NZX-listed specialist Stride Property Group has added $650 million in extra real estate under management in the last year as it branches into new territory.
Stride is now forging ahead with its funds management entities including related party Industre which has 13 properties valued at $395m. That business is ajoint venture with institutional investors via a special purpose vehicle.
Philip Littlewood, chief executive, said today after the company's annual result was released: "Our funds management business, which is our new direction, has grown from managing assets valued at $1.176b to $1.821b in the last year, so it's a growth of $650m which is the delivery of our strategy to grow our external investment management business.
"It's not a new direction. We have been doing this for the last three or four years. It's not directly comparable to Augusta Capital but we're setting up sector-specific investment management funds because we want to establish large, enduring funds. Some are listed now separately, for example, Investore Property. But others like Industre is a private fund," Littlewood said.
Stride was aiming to set itself apart from the approximately 12 other listed real estate businesses on the NZX, he said.
"We have a different strategy to other property companies because we think this will deliver a higher return to our shareholders by both investing in and managing these businesses," Littlewood told the Herald.
Stride Property Group owns 19 per cent of Investore and the remaining shares will be widely held. Investore has $895m of property.
Stride will own 68 per cent of the non-listed privately owned Industre when it is officially established next week, Littlewood said. Industre will have $430m of property when it launches.

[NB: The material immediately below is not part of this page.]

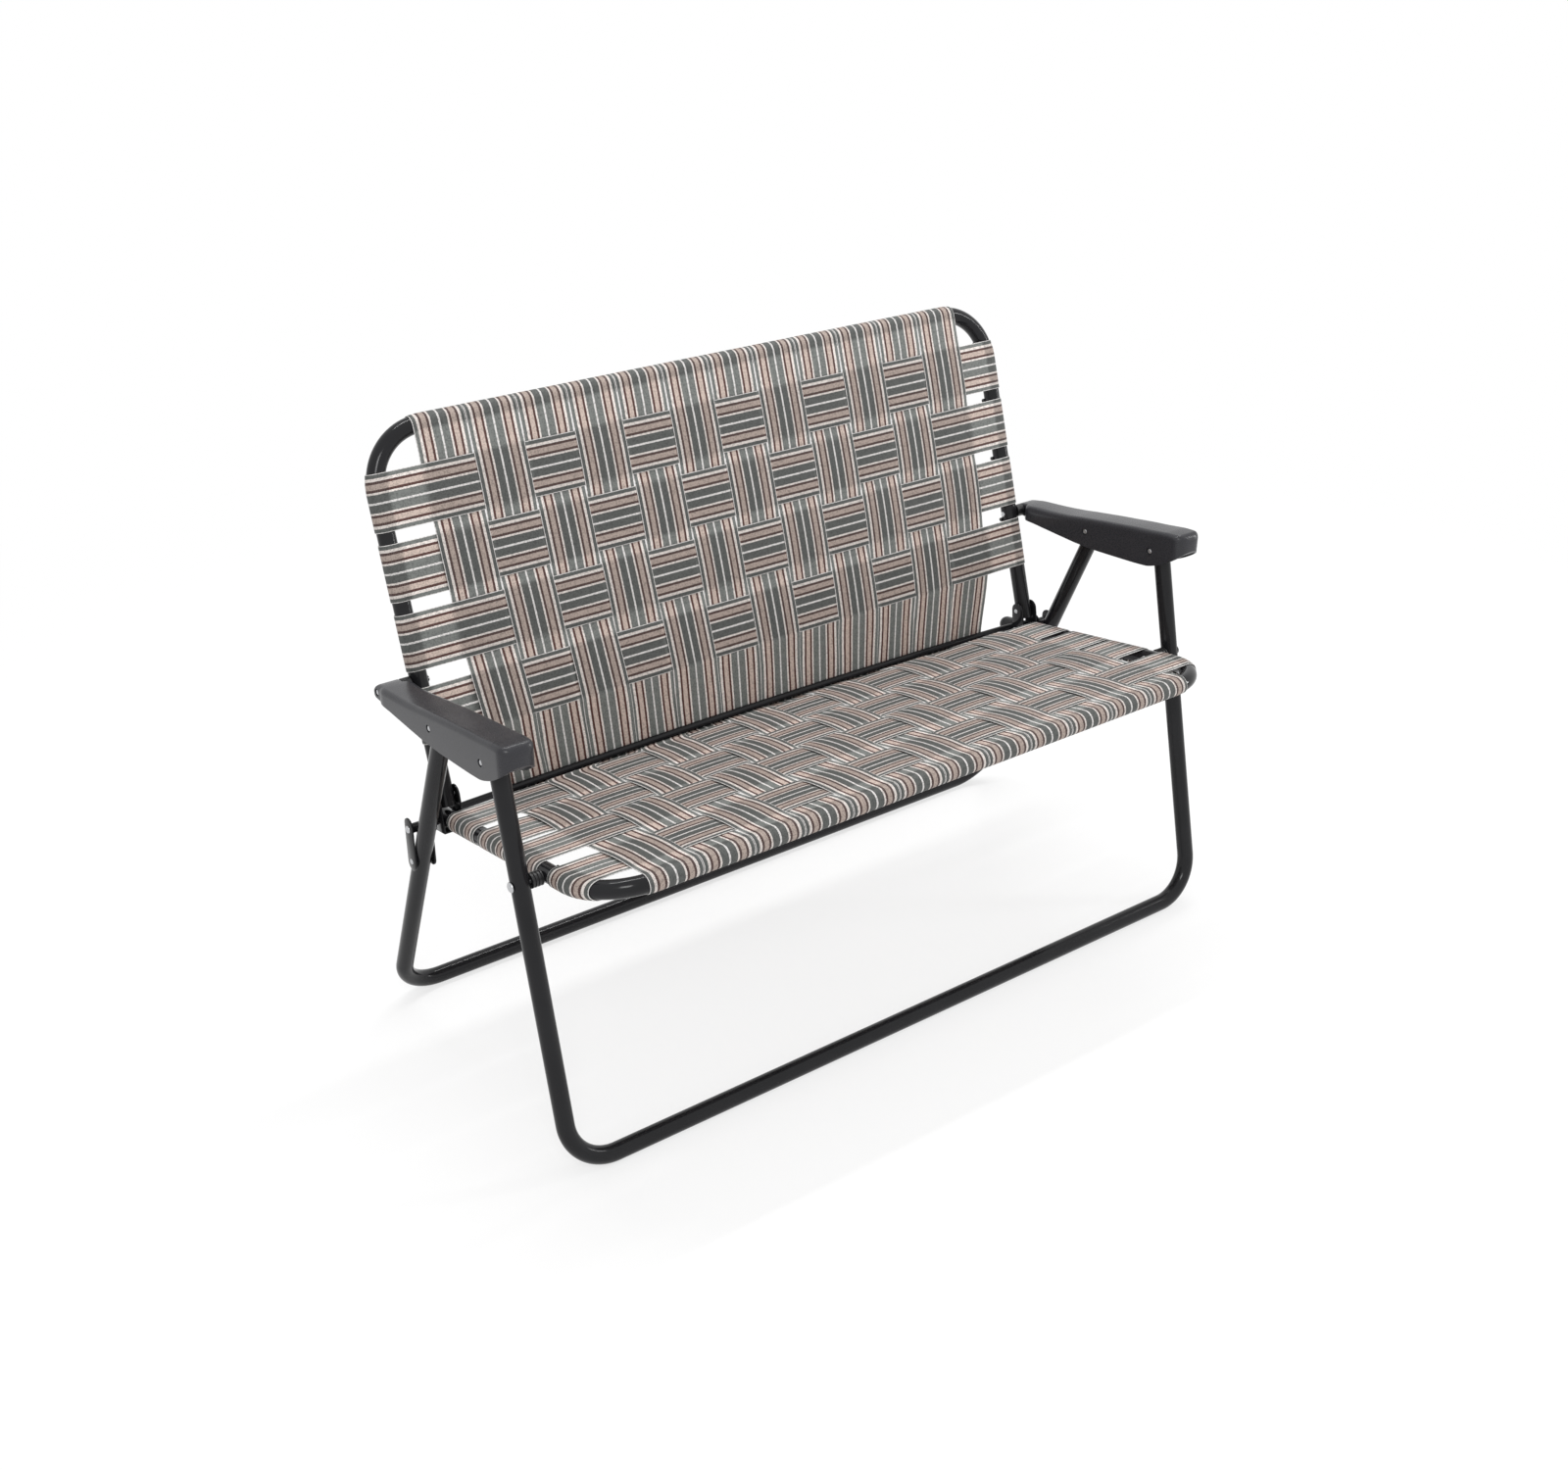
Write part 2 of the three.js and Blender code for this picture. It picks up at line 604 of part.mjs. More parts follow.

Stride also manages Diversified NZ Property Trust which owns real estate worth $414m but has a further $82m of new developments, taking it to $496m worth of property, Littlewood said.

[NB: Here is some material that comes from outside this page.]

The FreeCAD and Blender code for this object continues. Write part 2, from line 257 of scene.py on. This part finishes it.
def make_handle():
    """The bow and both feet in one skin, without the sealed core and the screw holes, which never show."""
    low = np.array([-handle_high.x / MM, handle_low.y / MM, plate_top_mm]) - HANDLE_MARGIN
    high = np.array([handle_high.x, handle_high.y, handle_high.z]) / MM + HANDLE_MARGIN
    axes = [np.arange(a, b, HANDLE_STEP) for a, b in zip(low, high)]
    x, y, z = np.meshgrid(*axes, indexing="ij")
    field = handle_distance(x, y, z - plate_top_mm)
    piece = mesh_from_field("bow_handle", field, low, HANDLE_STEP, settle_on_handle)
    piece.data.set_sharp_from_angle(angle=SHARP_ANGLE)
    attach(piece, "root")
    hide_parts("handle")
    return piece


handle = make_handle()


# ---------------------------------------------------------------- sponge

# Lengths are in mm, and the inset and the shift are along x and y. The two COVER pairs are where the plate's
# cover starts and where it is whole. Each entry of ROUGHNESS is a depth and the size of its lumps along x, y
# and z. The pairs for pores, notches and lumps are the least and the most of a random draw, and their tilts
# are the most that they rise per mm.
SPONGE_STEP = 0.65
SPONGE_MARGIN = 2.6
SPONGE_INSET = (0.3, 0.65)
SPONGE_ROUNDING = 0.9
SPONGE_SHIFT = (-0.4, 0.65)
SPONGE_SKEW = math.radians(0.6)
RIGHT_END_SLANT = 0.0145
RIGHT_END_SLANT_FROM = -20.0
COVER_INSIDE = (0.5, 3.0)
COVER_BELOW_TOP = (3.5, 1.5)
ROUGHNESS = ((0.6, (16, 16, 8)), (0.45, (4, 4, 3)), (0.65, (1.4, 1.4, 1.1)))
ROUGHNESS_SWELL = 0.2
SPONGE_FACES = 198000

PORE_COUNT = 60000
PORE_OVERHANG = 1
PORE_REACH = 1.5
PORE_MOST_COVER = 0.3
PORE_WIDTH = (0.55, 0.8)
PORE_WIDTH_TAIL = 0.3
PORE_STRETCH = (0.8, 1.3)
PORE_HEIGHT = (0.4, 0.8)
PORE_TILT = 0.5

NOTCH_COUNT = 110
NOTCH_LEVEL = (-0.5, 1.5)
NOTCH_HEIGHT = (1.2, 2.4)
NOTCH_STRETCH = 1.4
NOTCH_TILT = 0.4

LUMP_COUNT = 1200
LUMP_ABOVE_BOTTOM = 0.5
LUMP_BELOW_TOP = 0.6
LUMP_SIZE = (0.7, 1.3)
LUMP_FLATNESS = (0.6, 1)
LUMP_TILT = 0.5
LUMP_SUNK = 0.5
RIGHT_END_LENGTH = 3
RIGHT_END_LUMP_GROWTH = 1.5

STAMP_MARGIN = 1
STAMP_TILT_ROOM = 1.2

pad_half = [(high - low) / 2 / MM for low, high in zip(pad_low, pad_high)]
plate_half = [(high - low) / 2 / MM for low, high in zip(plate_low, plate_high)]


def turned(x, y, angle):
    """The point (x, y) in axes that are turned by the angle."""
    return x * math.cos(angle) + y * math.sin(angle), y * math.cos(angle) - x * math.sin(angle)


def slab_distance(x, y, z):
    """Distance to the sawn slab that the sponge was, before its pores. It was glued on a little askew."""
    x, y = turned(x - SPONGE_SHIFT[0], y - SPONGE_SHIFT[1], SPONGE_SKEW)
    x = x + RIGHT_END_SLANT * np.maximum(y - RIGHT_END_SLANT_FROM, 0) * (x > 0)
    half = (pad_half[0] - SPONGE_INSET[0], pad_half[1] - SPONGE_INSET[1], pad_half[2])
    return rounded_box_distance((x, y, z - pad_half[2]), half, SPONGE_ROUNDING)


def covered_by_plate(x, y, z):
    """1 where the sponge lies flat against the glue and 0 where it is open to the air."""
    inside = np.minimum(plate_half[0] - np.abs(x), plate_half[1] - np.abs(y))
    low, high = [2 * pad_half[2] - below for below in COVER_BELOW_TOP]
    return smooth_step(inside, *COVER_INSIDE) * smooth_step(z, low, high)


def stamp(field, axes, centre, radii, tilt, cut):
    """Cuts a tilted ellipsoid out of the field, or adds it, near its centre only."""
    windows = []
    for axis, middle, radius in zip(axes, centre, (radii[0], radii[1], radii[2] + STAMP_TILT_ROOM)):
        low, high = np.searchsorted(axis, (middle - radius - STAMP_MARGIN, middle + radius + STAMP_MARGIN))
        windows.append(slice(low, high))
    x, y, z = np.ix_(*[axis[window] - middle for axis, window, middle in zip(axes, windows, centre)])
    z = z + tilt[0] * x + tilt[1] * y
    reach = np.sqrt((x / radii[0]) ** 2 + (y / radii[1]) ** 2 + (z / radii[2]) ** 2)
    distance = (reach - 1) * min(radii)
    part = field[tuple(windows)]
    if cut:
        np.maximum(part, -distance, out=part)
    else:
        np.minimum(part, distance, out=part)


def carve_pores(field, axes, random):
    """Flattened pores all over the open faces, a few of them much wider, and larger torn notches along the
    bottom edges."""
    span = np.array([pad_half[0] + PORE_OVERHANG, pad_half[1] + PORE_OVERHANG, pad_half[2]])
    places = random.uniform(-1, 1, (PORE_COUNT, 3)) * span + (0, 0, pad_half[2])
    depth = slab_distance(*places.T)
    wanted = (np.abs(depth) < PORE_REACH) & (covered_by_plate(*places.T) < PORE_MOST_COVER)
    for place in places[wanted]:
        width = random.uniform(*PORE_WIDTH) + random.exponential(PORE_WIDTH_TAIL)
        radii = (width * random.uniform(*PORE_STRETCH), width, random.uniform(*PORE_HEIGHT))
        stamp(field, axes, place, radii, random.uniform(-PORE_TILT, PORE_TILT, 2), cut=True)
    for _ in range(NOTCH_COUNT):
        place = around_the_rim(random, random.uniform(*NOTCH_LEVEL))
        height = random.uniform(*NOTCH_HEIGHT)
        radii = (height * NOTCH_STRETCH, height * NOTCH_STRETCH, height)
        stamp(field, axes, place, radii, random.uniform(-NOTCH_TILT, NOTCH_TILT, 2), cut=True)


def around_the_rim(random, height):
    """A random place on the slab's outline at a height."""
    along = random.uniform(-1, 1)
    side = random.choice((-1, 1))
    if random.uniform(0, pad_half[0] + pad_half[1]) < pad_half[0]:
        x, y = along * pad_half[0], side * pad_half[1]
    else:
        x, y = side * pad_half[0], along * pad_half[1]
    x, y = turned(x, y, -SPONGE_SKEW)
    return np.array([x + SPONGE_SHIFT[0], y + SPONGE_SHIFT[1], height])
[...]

"This is a big transformation of the business which is really starting to take shape. We've said previously we intend to do an office fund, which would then give us four core vehicles, but we see opportunities beyond those four into other sectors but there are other markets," Littlewood said today.
The new vehicles could be listed on the NZX or unlisted "so long as they meet the investment criteria we're seeking: primarily around the right partner who wants to achieve the same outcome in terms of quality and growth," Littlewood said.

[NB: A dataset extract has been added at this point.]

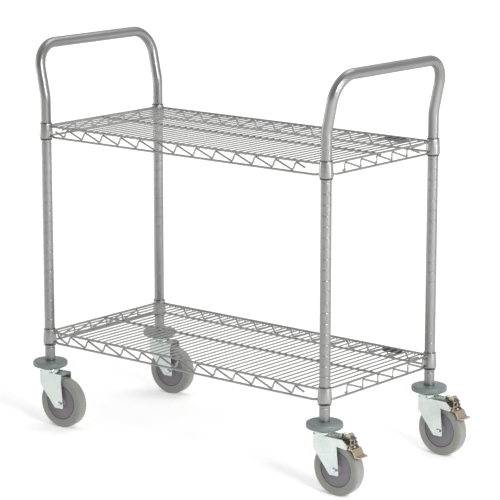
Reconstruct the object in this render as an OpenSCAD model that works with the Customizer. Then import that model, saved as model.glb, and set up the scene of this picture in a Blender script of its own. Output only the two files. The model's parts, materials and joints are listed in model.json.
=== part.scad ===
// Two-shelf wire cart: two bent tube end frames carry two welded wire shelves on four
// swivel casters, the right-hand pair of which have a toe brake.
// +X runs along the cart, +Y from its front to its back, +Z up.
// The origin lies on the floor, midway between the four posts.

/* [Frame tubes] */
// Distance between the post centres along the cart
post_span_x = 879; // [600:1:1200]
// Distance between the post centres from front to back
post_span_y = 415; // [340:1:600]
// Outside diameter of the posts and handles
tube_d = 25.4; // [25:0.1:25.8]
// Wall thickness of the tube
tube_wall = 1.6; // [1.2:0.1:2.5]
// Height at which the post starts to lean outwards into the handle
kink_z = 838; // [820:1:900]
// Lean of the handle from the vertical, in degrees
handle_lean = 12; // [5:1:20]
// Length of the leaning part, from the kink to the middle of the top bar
handle_rise = 132; // [115:1:200]
// Bend radius of the handle's top corners, at the tube's centre line
handle_bend_r = 62; // [50:1:90]
// Spacing of the grooves that the shelves lock into
groove_pitch = 25; // [20:1:25]

/* [Shelves] */
// Height of the underside of the lower shelf's sleeves
lower_shelf_z = 207.5; // [195:0.5:225]
// How many groove steps the upper shelf stands above the lower one
shelf_steps = 21; // [14:1:21]
// Diameter of the top and bottom rails
rail_d = 5.4; // [4:0.1:6]
// Diameter of the snake wire that joins the rails
snake_d = 4.4; // [3:0.1:5]
// Diameter of the deck wires
deck_wire_d = 3.4; // [2.5:0.1:4]
// Number of deck wires
deck_wires = 43; // [21:1:43]
// Length of one cell of the snake wire
snake_pitch = 60; // [50:1:70]

/* [Casters] */
// Wheel diameter
wheel_d = 127; // [124:0.5:127.5]
// Width of the wheel's tread
tread_w = 31; // [26:0.5:32]
// Distance of the axle behind the swivel axis
trail = 42; // [40:0.5:42.5]
// Swivel angles at rest: left front, left back, right front, right back
swivel_rest = [5, 5, 1, -1]; // [-180:1:180]
// Diameter of the round bumpers
bumper_d = 87; // [70:1:95]
// Angle that the brake pedal travels before its shoe meets the tread
pedal_travel = 8; // [6:0.5:8]

/* [Hidden] */

// numbers of the four casters
LF = 0;
LB = 1;
RF = 2;
RB = 3;

$fn = 48;
half_x = post_span_x / 2;
half_y = post_span_y / 2;
corners = [[-half_x, -half_y], [-half_x, half_y], [half_x, -half_y], [half_x, half_y]];
tube_r = tube_d / 2;
bore_r = tube_r - tube_wall;
running = 0.05;       // radial clearance of a running fit
thread_gap = 0.02;    // radial clearance between a screw and its nut

// post and handle
post_bottom_z = 167.5;
grooved_top_z = 800;
post_overlap = 2;
kink_bend_r = 80;
groove_depth = 0.9;
groove_w = 2.4;
groove_above_ring = 18;  // first groove above a shelf's underside
end_overrun = 5;

// shelf heights above the underside of the sleeves
upper_shelf_z = lower_shelf_z + shelf_steps * groove_pitch;
sleeve_h = 42.2;
ring_h = 3.2;
collar_top = 41;
bottom_rail_up = 7.4;
top_rail_up = 33.5;
bottom_rail_out = 3;     // the bottom rails stand this far outside the top ones
collar_bottom_r = 17;
collar_top_r = 15.2;
sleeve_bottom_r = 14.6;
sleeve_top_r = 13.6;
sleeve_band = 6;         // height of each tapered band that bears on the collar
sleeve_waist_r = 13.4;   // between the two bands
ring_r = 15.2;
collar_gap = 0.1;
lip_top = 6;
weld_gap = 0.02;
stub_in = 13;            // a rail's axis ends this far from the post's axis
rail_step_at = 32;       // where a bottom rail starts to step in
rail_step_in = 4;
rail_step_up = 2;
rail_r = rail_d / 2;
snake_r = snake_d / 2;
deck_r = deck_wire_d / 2;
deck_up = top_rail_up + rail_r - deck_r;
rib_up = deck_up - deck_r - rail_r;
snake_low = bottom_rail_up + rail_r + snake_r;
snake_high = top_rail_up - rail_r - snake_r;
snake_lean = 6;          // run of a snake wire's short leg
snake_bend_r = 4.5;
deck_pitch = (post_span_x - 43) / (deck_wires - 1);
plate_size = [60, 1.5, 9];
plate_x = half_x - 109;

// caster heights
wheel_r = wheel_d / 2;
fork_inner = 19;
fork_wall = 2.8;
fork_outer = fork_inner + fork_wall;
crown_r = 26.8;
crown_top_z = 139.5;
ball_r = 2.5;
ball_z = 144;
ball_ring_r = 18;
ball_count = 20;
race_clear = 0.1;
race_r = 26;
race_bottom_z = 144.6;
race_top_z = 150;
bumper_z = 152.5;
bumper_h = post_bottom_z - bumper_z;
bumper_edge_r = 5;
stem_r = 5.5;
stem_top_z = 222;
kingpin_r = 5;
axle_r = 4.75;
spacer_r = 6.35;
bushing_r = 9;
hub_r = 41.3;
hub_face = 13;           // half the width across the hub's faces
tread_edge_r = 5.5;

// brake, in the caster's own plane: distance behind the swivel axis, then height
pivot = [76, 124];
bracket_half = 8;
cheek_wall = 2.5;
screw_z = 143;
screw_r = 2.9;
screw_gap = 0.1;
tab_u = 53.5;            // front face of the tab that holds the screw
pin_r = 2.5;
shoe_gap = 0.5;          // left between shoe and tread when the pedal is down

// Where a straight length runs into a bend it is this much thinner and laps this far
seam_step = 0.05;
seam_lap = 0.25;
rod_turn = 37;        // keeps a rod's seam away from that of the bend it meets

// ---------- bent round bar ----------

function unit(v) = v / norm(v);
function turn_at(p, i) = acos(unit(p[i] - p[i - 1]) * unit(p[i + 1] - p[i]));
function setback(p, radii, i) =
    i == 0 || i == len(p) - 1 ? 0 : radii[i - 1] * tan(turn_at(p, i) / 2);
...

Valuation declines from Covid-19 pushed Stride Property Group's net profit after tax down 67 per cent from last year's $76.2m to $25.3m, yet net rental income rose $1.8m.
The group, which is Stride Investment Management and Stride Property, has properties valued at $996.1m. This morning, it released its result for the year to March 31, 2020.
The revaluation of the 26-property portfolio with 388 tenants has been hit by material valuation uncertainty due to Covid-19, it said. The pandemic has also created uncertainty for the 2021 outlook.
Yet revaluations only dropped $1.8m or 0.2 per cent from March 31, 2019.
Pre-tax profit fell by $52.7m to just $28.7m for the business which on April 30 sold three large-format retail properties to Investore Property for $140.7m. On April 1 last year it also sold an office building on Albany's Corinthian Drive for $50.5m.
Littlewood said: "Our year-end valuations were [done] mid-March and were up $65m. But into April, and due to the effects of coronavirus, valuations reduced back to zero so we lost all that gain. Had Covid-19 not hit, the valuations would have been up by $66.5m."
Stride's portfolio includes Westgate's NorthWest shopping centre, Wellington's Meridian building, the Silverdale retail centre which includes a Countdown and The Warehouse and Newmarket's Heartland House.
It bought a 4ha industrial Henderson property, The Concourse, in Auckland for $35m in the past year and developed the new Waste Management Headquarters on East Tamaki Rd in Auckland, a property valued at $98m.
The company's office block at 22 The Terrace, Wellington needs seismic strengthening.
The company gets 18 per cent of its income from offices, 20 per cent from industrial properties, 32 per cent from its shopping centres and large format retail and 16 per cent for managing four related-party entities.
The outlook is for falling profit: "Stride currently expects the financial impact from Covid-19 to result in a reduction in distributable profit for FY21 of between $2.9m and $5.1m. However, this is expected to be partially offset by one-off activity-based income in FY21 expected to increase distributable profit by between $2.2m and $3.6m."
Stride's total dividend remains the same as last year at 9.91cps. Littlewood said it had only borrowed $87m which gives a 17.8 per cent debt-to-asset ratio and he said that was the lowest it has ever been since the business listed in 2010.